I think that my body has survived the shift in part due to the fact that I got to sleep at a motel and watch satellite TV every night. Plus the dinner from Haryana's (the best Indian restaurant in Canada, in Terrace, BC) on the first night of the shift energised me for the next few days (but I don't recommend leftovers for lunch because they make for some hefty burps whilst climbing up hills...!).
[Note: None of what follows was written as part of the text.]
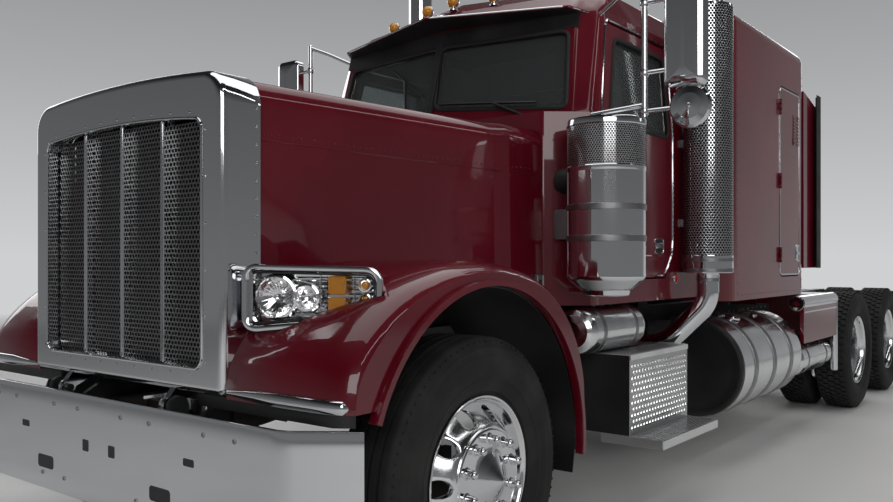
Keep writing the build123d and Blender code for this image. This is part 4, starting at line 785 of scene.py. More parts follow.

Jasper is getting in shape (as am I). He had a great day yesterday and is doing fine today (that's the real test, to see if he makes it stiff-free the next day!). Anyway, I'm happy that he's getting back into the swing of things because I was feeling guilty having brought him out here and leaving Des dogless... :(

This is where I'm going this week: Baker Inlet, it's located on the mainland, south of Prince Rupert across from Pitt Island and the Grenville Channel (have fun on googlemaps!). Hopefully there won't be snow! I'm going to be doing pay plots on the planting that's been happening there for the past little while--just finishing up the contract that someone else started. I fly in on Monday afternoon and come out Wednesday. This means that I get to go to Prince Rupert which means that I get to go to Cowpuccino's, the best cafe in the west! The coffee's not A+, but it's good and fancy, it's their baked goodies that are to die for. And the atmosphere. I really like the atmosphere. If I have time on the way back I'm going to get some sushi for the drive home, too, from the best sushi place that I've ever been to. Food for thoughts during the week!

Have a beer for me at Copa and cheer for Oil.